Em menos de um ano, as distribuidoras estão novamente no centro de um problema do setor elétrico. Castigadas pela falta de energia no início de 2015, elas voltaram à cena neste ano, mas desta vez com o problema exatamente inverso: o excesso de oferta de energia, que pode levar, mais uma vez, a um prejuízo bilionário no setor.
A recessão econômica somada à alta na tarifa fez o consumo energia cair no país, puxado, principalmente, pelo recuo da indústria, que encerrou 2015 com um consumo energético inferior ao registrado em 2010. Por outro lado, a recuperação dos reservatórios em paralelo à entrada em operação de projetos de geração elevou, ainda mais, a oferta de energia.
No mercado livre, os preços despencaram: o custo do Preço de Liquidação de Diferenças (PLD) – que chegou ao teto de R$ 822,83 no auge da crise energética – caiu de R$ 388,48 para, em média, R$ 51,48/MWh em menos de um ano.
Com excesso de energia contratada e redução do consumo, as distribuidoras enfrentam a queda de suas receitas, e estão sendo obrigadas a liquidar as sobras na Câmara de Comercialização de Energia elétrica (CCEE) por um preço bem inferior ao que pagaram em seus contratos de compra de energia, acumulando prejuízos.

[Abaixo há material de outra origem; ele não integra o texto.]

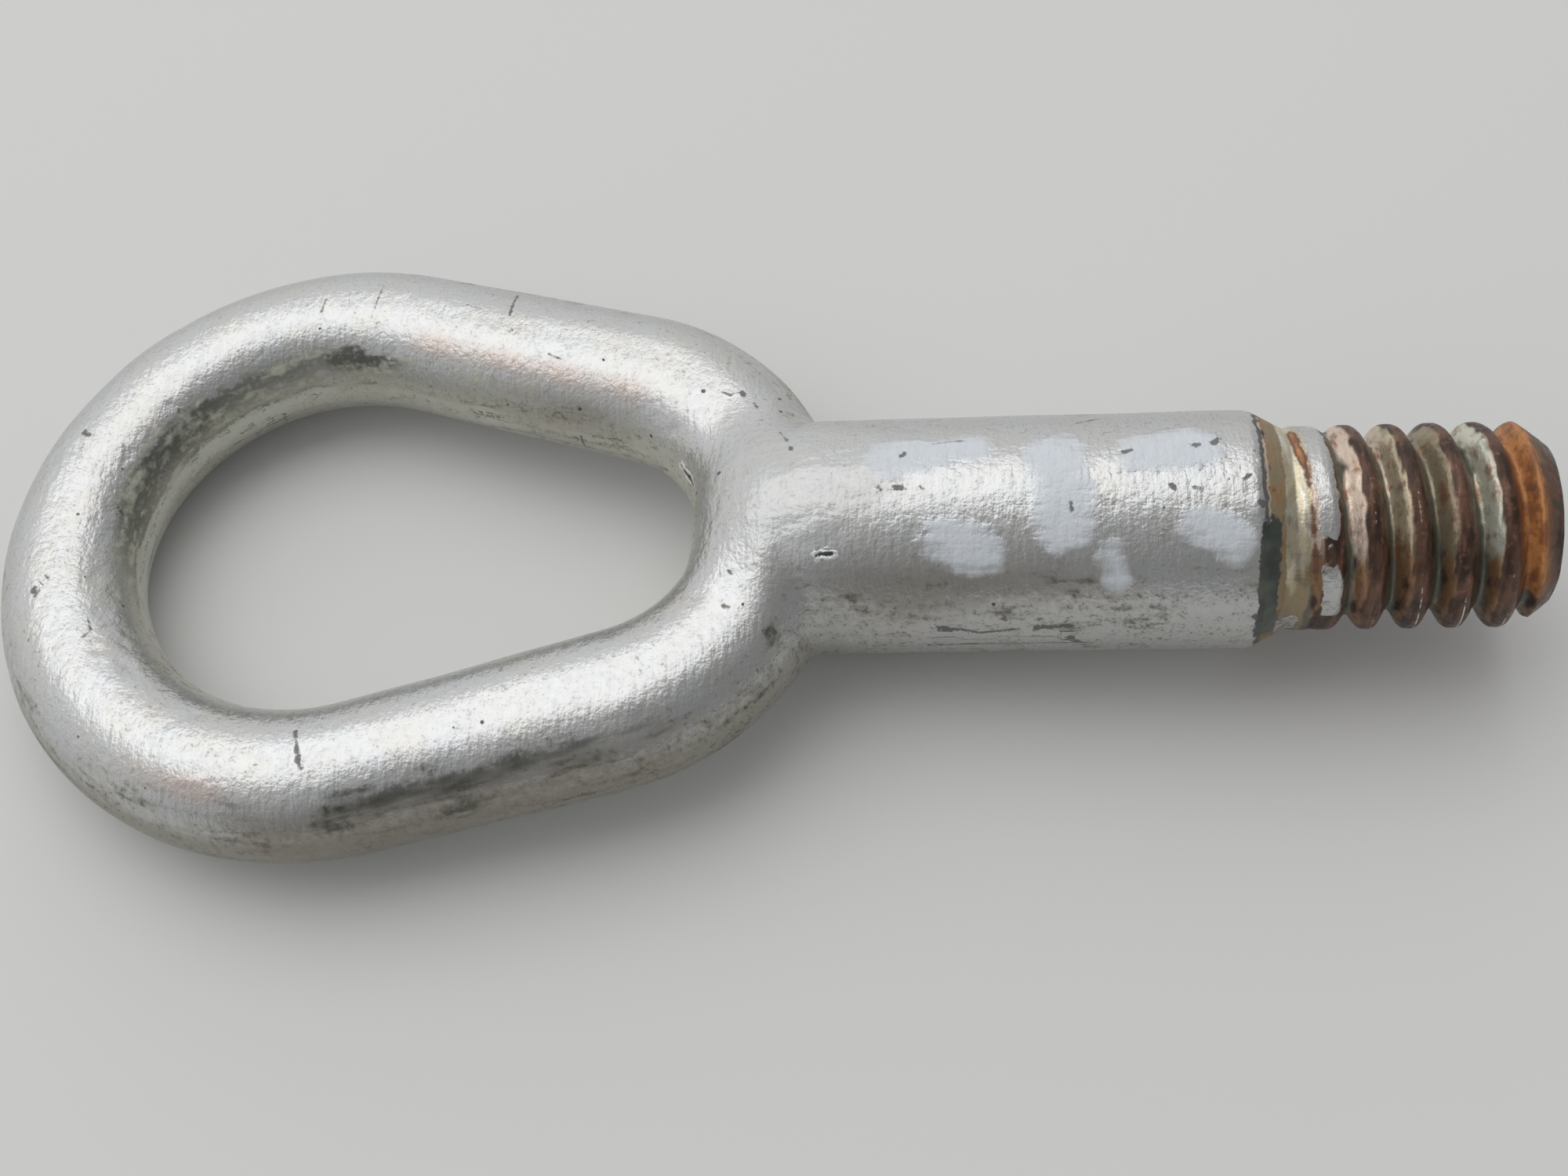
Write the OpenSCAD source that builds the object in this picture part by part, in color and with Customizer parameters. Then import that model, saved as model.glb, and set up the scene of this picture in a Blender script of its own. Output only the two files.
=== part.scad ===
// Screw-in tow eye: one drop forging with a pear-shaped eye, a round shank,
// a conical seat and a coarse threaded stud.
// The origin is on the stud's axis at the foot of the seat cone. The stud runs
// along +X, the eye lies behind the origin in the XY plane, and +Z is up.

/* [Eye opening] */
// Radius of the opening's wide end, away from the shank
opening_wide_r = 19.2; // [14:0.1:26]
// Radius of the opening's narrow end, next to the shank
opening_narrow_r = 11.5; // [8:0.1:14]
// Distance between the centres of the two ends
opening_centres = 26.8; // [18:0.1:40]
// Distance from the centre of the narrow end to the foot of the seat
eye_reach = 68.3; // [58:0.1:100]

/* [Eye bar] */
// Bar width at the far end of the eye
bar_end_w = 14.0; // [10:0.1:18]
// Bar width at the sides of the wide end
bar_side_w = 14.5; // [10:0.1:18]
// Bar width where the arms close in on the shank
bar_shoulder_w = 16.0; // [11:0.1:20]
// Bar width between the opening and the shank
bar_neck_w = 14.7; // [10:0.1:18]
// Bar thickness, square to the plane of the eye
bar_h = 13.6; // [10:0.1:18]

/* [Shank] */
// Diameter of the round shank
shank_d = 23; // [20:0.1:28]
// How far the shank reaches into the bar, from the bar's outer edge
shank_sink = 8.4; // [6:0.1:9]
// Radius of the edge at the shank's back end
shank_end_r = 7; // [4:0.1:9]
// Radius of the arched nose that the bar's metal forms over the shank's back end
nose_r = 13; // [10:0.1:14]
// Reach of the forged blend at the sides of the shank
blend_side = 1.6; // [0.8:0.1:3]
// Reach of the forged blend over and under the nose
blend_nose = 5.5; // [2:0.1:6]

/* [Seat] */
// Length of the conical seat
seat_h = 3.6; // [2:0.1:6]
// Diameter at the foot of the seat
seat_foot_d = 19.2; // [15:0.1:19.6]
// Radius of the edge between the shank and the seat
seat_edge_r = 1.2; // [0.2:0.1:2]

/* [Stud] */
// Length of the threaded stud
stud_len = 24; // [16:0.5:50]
// Diameter over the thread crests
thread_d = 19.6; // [16:0.1:20]
// Pitch of the right-hand thread
pitch = 4; // [2.5:0.25:5]
// Depth of the thread groove
groove_depth = 1.9; // [1:0.1:2.5]
// Where the groove starts, from the foot of the seat
groove_start = 2; // [0.5:0.1:4]
// Length over which the groove reaches its full depth
groove_fade = 5; // [2:0.5:8]
// Turn of the groove round the stud, in degrees
groove_turn = 238; // [0:1:360]
// Length of the chamfer at the stud's end
chamfer_len = 2.7; // [1:0.1:4]
// Diameter of the flat at the stud's end
stud_end_d = 15.4; // [12:0.1:15.9]

/* [Hidden] */
$fn = 96;

// Centres of the arcs of the opening and of the eye's outer edge
opening_narrow_x = -eye_reach;
opening_wide_x = opening_narrow_x - opening_centres;
outer_wide_x = opening_wide_x + bar_side_w - bar_end_w;
outer_wide_r = opening_wide_r + bar_side_w;
outer_narrow_x = opening_narrow_x + bar_neck_w - bar_shoulder_w;
outer_narrow_r = opening_narrow_r + bar_shoulder_w;

// Middle line of the bar
mid_wide_x = (opening_wide_x + outer_wide_x) / 2;
mid_wide_r = (opening_wide_r + outer_wide_r) / 2;
mid_narrow_x = (opening_narrow_x + outer_narrow_x) / 2;
mid_narrow_r = (opening_narrow_r + outer_narrow_r) / 2;
mid_span = mid_narrow_x - mid_wide_x;
// Direction, from +X, in which the middle line's straight arms face
arm_turn = acos((mid_wide_r - mid_narrow_r) / mid_span);

// Stations along the bar and points round its section
wide_stations = 36;
arm_stations = 7;
narrow_stations = 56;
section_points = 30;

shank_r = shank_d / 2;
shank_back_x = outer_narrow_x + outer_narrow_r - shank_sink;
seat_foot_r = seat_foot_d / 2;
seat_angle = atan((shank_r - seat_foot_r) / seat_h);
thread_r = thread_d / 2;

// Where the nose starts, and where it ends short of the opening
nose_x = shank_back_x + shank_end_r;
nose_wall = 1.5;
nose_back_x = opening_narrow_x + opening_narrow_r + nose_wall;
// The bar carries a stub of shank, which lies this far under the shank's skin
// and runs this far past the nose
stub_undercut = 0.12;
stub_len = 7;
stub_r = shank_r - stub_undercut;
// The blend widens around this place, over this length each way, and between
// these heights
blend_wide_x = nose_x - 3.8;
blend_fade = 2.4;
blend_low_z = 1;
blend_high_z = 5;
// Step of a ray that looks for the skin, and how often its last step is halved
ray_step = 1.5;
ray_halvings = 14;

// Steps in one turn of the thread
turn_steps = 30;
// The cutter starts this far clear of the stud, and half a turn before the groove
cutter_clear = 0.4;
cutter_back_turns = 0.5;

// Signed distance from an egg made of two arcs and their common tangents
function egg(x, y, wide_x, wide_r, narrow_x, narrow_r) =
    let (
        lean = (wide_r - narrow_r) / (narrow_x - wide_x),
        rise = sqrt(1 - lean * lean),
        along = (x - wide_x - wide_r * lean) * rise - (abs(y) - wide_r * rise) * lean,
        arm = (narrow_x - wide_x) * rise
    )
    along < 0 ? norm([x - wide_x, y]) - wide_r
    : along > arm ? norm([x - narrow_x, y]) - narrow_r
    : (x - wide_x) * lean + abs(y) * rise - wide_r;

// Signed distance from the bar of the eye, whose section is nearly round
function bar_distance(p) =
    let (
        inner = egg(p.x, p.y, opening_wide_x, opening_wide_r, opening_narrow_x, opening_narrow_r),
        outer = egg(p.x, p.y, outer_wide_x, outer_wide_r, outer_narrow_x, outer_narrow_r),
        half_w = max((inner - outer) / 2, 1),
        half_h = bar_h / 2,
        r = min(half_w, half_h),
        out_x = max(abs(inner + outer) / 2 - (half_w - r), 0),
        out_z = max(abs(p.z) - (half_h - r), 0)
    )
    norm([out_x, out_z]) - r;

// Smooth step from 0 at start to 1 at stop, which may lie either way
function fade(value, start, stop) =
    let (share = min(max((value - start) / (stop - start), 0), 1))
    share * share * (3 - 2 * share);

// Signed distance from the stub of shank, with its nose, that the bar is
// blended into
function stub_distance(p) =
    let (
        r = norm([p.y, p.z]),
        nose = norm([p.x - nose_x, r - stub_r + nose_r]) - nose_r,
        side = p.x < nose_x ? max(nose, nose_back_x - p.x) : r - stub_r
    )
    max(side, p.x - nose_x - stub_len);

// Reach of the blend at a place, wide over the nose and tight at the sides
function blend_reach(p) =
    blend_side + (blend_nose - blend_side)
        * fade(p.x, blend_wide_x + blend_fade, blend_wide_x - blend_fade)
        * fade(abs(p.z), blend_low_z, blend_high_z);

// Union of two signed distances with a rounded valley between them
function soft_union(a, b, reach) =
    let (share = max(reach - abs(a - b), 0) / reach)
    min(a, b) - share * share * reach / 4;

// Signed distance from the eye's skin, with the nose blended into the bar
function eye_distance(p) =
    soft_union(bar_distance(p), stub_distance(p), blend_reach(p));

// Length at which a ray crosses the skin, halved down between two limits
function crossing(from, dir, near, far, halvings) =
    let (mid = (near + far) / 2)
    halvings == 0 ? mid
    : eye_distance(from + mid * dir) < 0 ? crossing(from, dir, mid, far, halvings - 1)
    : crossing(from, dir, near, mid, halvings - 1);

// Length at which a ray from inside the bar first leaves the eye
function skin(from, dir, near = 0) =
    let (far = near + ray_step)
    eye_distance(from + far * dir) < 0 ? skin(from, dir, far)
    : crossing(from, dir, near, far, ray_halvings);

// Stations of the bar as [x, y, direction], once round from the shank
stations = [
    for (i = [0 : narrow_stations - 1])
        let (a = arm_turn * (2 * i / narrow_stations - 1))
        [mid_narrow_x + mid_narrow_r * cos(a), mid_narrow_r * sin(a), a],
    for (i = [0 : arm_stations - 1]) arm_station(1 - i / arm_stations, 1),
    for (i = [0 : wide_stations - 1])
        let (a = arm_turn + (360 - 2 * arm_turn) * i / wide_stations)
        [mid_wide_x + mid_wide_r * cos(a), mid_wide_r * sin(a), a],
    for (i = [0 : arm_stations - 1]) arm_station(i / arm_stations, -1)
];

// A station on a straight arm, from its wide end at 0 to its narrow end at 1
function arm_station(share, side) =
    let (r = mid_wide_r + (mid_narrow_r - mid_wide_r) * share)
    [
        mid_wide_x + mid_span * share + r * cos(arm_turn),
        side * r * sin(arm_turn),
        side * arm_turn
    ];

// Triangles that join neighbouring rings of points into a skin
function ring_faces(rings, points, closed) = [
    for (i = [0 : rings - (closed ? 1 : 2)])
        for (j = [0 : points - 1])
            let (
                next_i = (i + 1) % rings,
                next_j = (j + 1) % points,
                a = i * points + j,
                b = next_i * points + j,
                c = next_i * points + next_j,
                d = i * points + next_j
            )
            each [[a, b, c], [a, c, d]]
];

// The pear-shaped eye with the arched nose at the root of the shank
module eye() {
    points = [
        for (s = stations)
            for (j = [0 : section_points - 1])
                let (
                    a = -360 * j / section_points,
                    from = [s.x, s.y, 0],
                    dir = [cos(s.z) * cos(a), sin(s.z) * cos(a), sin(a)]
                )
                from + dir * skin(from, dir)
    ];
    color("silver")
        polyhedron(points, ring_faces(len(stations), section_points, true), 10);
}

// Half of the shank's lengthwise section, as [radius, distance along the axis]
module shank_profile() {
    edge_start = seat_edge_r * tan(seat_angle / 2);
    translate([0, shank_back_x])
        square([shank_r - shank_end_r, shank_end_r]);
    intersection() {
        translate([shank_r - shank_end_r, nose_x])
            circle(shank_end_r);
        translate([shank_r - shank_end_r, shank_back_x])
            square(shank_end_r);
    }
    polygon([
        [0, nose_x],
        [shank_r, nose_x],
        for (i = [0 : 4])
            let (a = seat_angle * i / 4)
            [
                shank_r - seat_edge_r * (1 - cos(a)),
                -seat_h - edge_start + seat_edge_r * sin(a)
            ],
        [seat_foot_r, 0],
        [0, 0]
    ]);
}

// Round shank with a round back end and the conical seat
module shank() {
    color("lightgray")
        rotate([0, 90, 0])
            rotate_extrude()
                shank_profile();
}

// Half of the groove's section, from its middle out to clear of the crest, as
// [share of the pitch, share of the depth]
groove_half = [[0.06, 1], [0.17, 0.58], [0.25, 0.27], [0.33, 0.08], [0.37, -0.05]];

// Cutter that runs round the stud and leaves the groove
module thread_cutter() {
    groove = [
        for (i = [len(groove_half) - 1 : -1 : 0]) [-groove_half[i].x, groove_half[i].y],
        for (h = groove_half) h
    ];
    first_turn = -cutter_back_turns;
    last_turn = (stud_len - groove_start) / pitch + cutter_back_turns;
    steps = ceil((last_turn - first_turn) * turn_steps);
    edge = groove_half[len(groove_half) - 1].x * pitch;
    edge_r = thread_r + groove_depth + 2 * cutter_clear;
    points = [
        for (i = [0 : steps])
            let (
                turn = first_turn + i / turn_steps,
                x = groove_start + turn * pitch,
                share = min(max((x - groove_start) / groove_fade, 0), 1),
                lift = (1 - share) * (groove_depth + cutter_clear),
                a = groove_turn + 360 * turn
            )
            each [
                for (g = groove)
                    let (r = thread_r - g.y * groove_depth + lift)
                    [x + g.x * pitch, r * cos(a), r * sin(a)],
                [x + edge, (edge_r + lift) * cos(a), (edge_r + lift) * sin(a)],
                [x - edge, (edge_r + lift) * cos(a), (edge_r + lift) * sin(a)]
            ]
    ];
    n = len(groove) + 2;
    polyhedron(
        points,
        concat(
            ring_faces(steps + 1, n, false),
            [[for (j = [0 : n - 1]) j]],
            [[for (j = [n - 1 : -1 : 0]) steps * n + j]]
        ),
        10
    );
}

// Threaded stud with a chamfered end
module stud() {
    color("darkgray")
        difference() {
            rotate([0, 90, 0])
                rotate_extrude()
                    polygon([
                        [0, -seat_h],
                        [thread_r, -seat_h],
                        [thread_r, stud_len - chamfer_len],
                        [stud_end_d / 2, stud_len],
                        [0, stud_len]
                    ]);
            thread_cutter();
        }
}

module tow_eye() {
    eye();
    shank();
    stud();
}

tow_eye();
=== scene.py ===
import bmesh
import bpy
import numpy as np
from mathutils import Matrix, Quaternion, Vector
from mathutils.bvhtree import BVHTree
from mathutils.kdtree import KDTree


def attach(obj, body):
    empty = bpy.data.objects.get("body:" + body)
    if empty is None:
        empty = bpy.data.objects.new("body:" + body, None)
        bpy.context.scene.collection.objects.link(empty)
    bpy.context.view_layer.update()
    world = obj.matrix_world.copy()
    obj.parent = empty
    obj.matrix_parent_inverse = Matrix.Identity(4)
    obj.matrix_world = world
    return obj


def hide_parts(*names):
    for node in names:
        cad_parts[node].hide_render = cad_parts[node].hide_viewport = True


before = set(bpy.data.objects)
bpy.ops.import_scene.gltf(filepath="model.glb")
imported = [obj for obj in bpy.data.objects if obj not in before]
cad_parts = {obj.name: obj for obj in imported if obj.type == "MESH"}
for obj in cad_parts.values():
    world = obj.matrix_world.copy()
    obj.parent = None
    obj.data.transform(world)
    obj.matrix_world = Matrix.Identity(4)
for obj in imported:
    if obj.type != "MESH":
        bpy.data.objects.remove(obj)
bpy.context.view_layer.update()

# Driving sizes, in millimetres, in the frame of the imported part
OPENING_WIDE_R = 19.2
OPENING_NARROW_R = 11.5
OPENING_CENTRES = 26.8
EYE_REACH = 68.3
BAR_END_W = 14.0
BAR_SIDE_W = 14.5
BAR_SHOULDER_W = 16.0
BAR_NECK_W = 14.7
BAR_H = 13.6
SHANK_R = 11.5
NOSE_START = 1.4
NOSE_R = 13.0
NOSE_WALL = 1.5
BLEND_SIDE = 1.6
BLEND_TOP = 5.5
BLEND_X = -47.3
BLEND_FADE = 2.4
BLEND_LOW_Z = 1
BLEND_HIGH_Z = 5
SEAT_H = 3.6
SEAT_FOOT_R = 9.6
SEAT_EDGE_R = 1.2
STUD_LEN = 24.0
THREAD_R = 9.8
PITCH = 4.0
GROOVE_DEPTH = 1.9
GROOVE_START = 2.0
GROOVE_FADE = 5.0
GROOVE_TURN = np.radians(238.0)
GROOVE_POWER = 1.8
THREAD_FOOT_LEN = 0.8
CHAMFER_LEN = 2.7
STUD_END_R = 7.7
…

O custo médio da energia contratada nos leilões, segundo Cláudio Sales, presidente do Instituto Acende Brasil, supera os R$ 160 MWh, enquanto o preço médio do PLD para esta semana está em R$ 51,98 MWh para as regiões Sudeste/Centro-Oeste e Sul.
“O que pode minimizar esse cenário ruim de preço para as distribuidoras é que o ano começou um bom nível de chuvas, mas estamos há quase um mês sem precipitações e começando a fazer a transição para o período seco. Estamos 30% abaixo da média histórica de chuvas para o período e isso pode elevar o preço do PLD, reduzindo o prejuízo do setor”, avalia Mikio Kawai Jr., diretor executivo do Grupo Safira Energia.
A estimativa que circula no mercado é da ordem de 10% a 12% de sobrecontratação de energia hoje, acima do limite legal de 5% que pode ser repassado pelas distribuidoras à tarifa dos consumidores.
Com a entrada de energia nova no mercado nos próximos anos, o problema tende a piorar, atingindo um pico de excesso em 2019, com sobras de cerca de 16,5 GW médios, segundo um estudo da consultoria Roland Berger.
Com potencial para levar a um novo rombo no setor elétrico, o assunto ganhou a atenção da Agência nacional de Energia Elétrica (Aneel), que fez uma audiência pública para discutir o assunto e buscar soluções entre os agentes interessados. A proposta flexibiliza o processo, permitindo que as distribuidoras com excesso de energia renegociem seus contratos com as empresas de geração. É um caminho para reduzir as perdas do setor de distribuição.
Modelo favorece desequilíbrios
Para especialistas, é consenso que a origem do desequilíbrio que afeta o setor de distribuição está no atual modelo do setor elétrico. Sem autonomia para comprar diretamente a energia que necessitam para abastecer seus consumidores, as distribuidoras precisam fazer exercícios de futurologia.
Não raro, as previsões são frustradas, com riscos para o caixa das empresas. Um exemplo: o cenário de crescimento estimado não se concretizou como previram as distribuidoras há cinco e três anos, quando, nos leilões, declararam à Aneel a energia necessária para abastecer seus consumidores hoje.
Para Claudio Sales, do Instituto Acende Brasil, a origem do problema tem algumas causas principais. Uma delas é a maneira centralizada com que o governo administra a contratação. “As distribuidoras só podem comprar energia nos leilões organizados pelo governo para os próximos três e cinco anos”.
O ponto crucial, segundo ele, é que elas não têm elementos suficientes para administrar os riscos. Além disso, os mecanismos de compensação existentes hoje não atendem mais às necessidades das empresas.
Sempre haverá um gap temporal entre a data da compra e do uso da energia, além de uma volatilidade muito grande de preço, que é influenciado por vários fatores, explica o diretor executivo do Grupo Safira Energia, Mikio Kawai Jr. “Se as distribuidoras pudessem ir ao mercado e comprar com mais autonomia , parte do problema do setor seria resolvido”, acrescenta.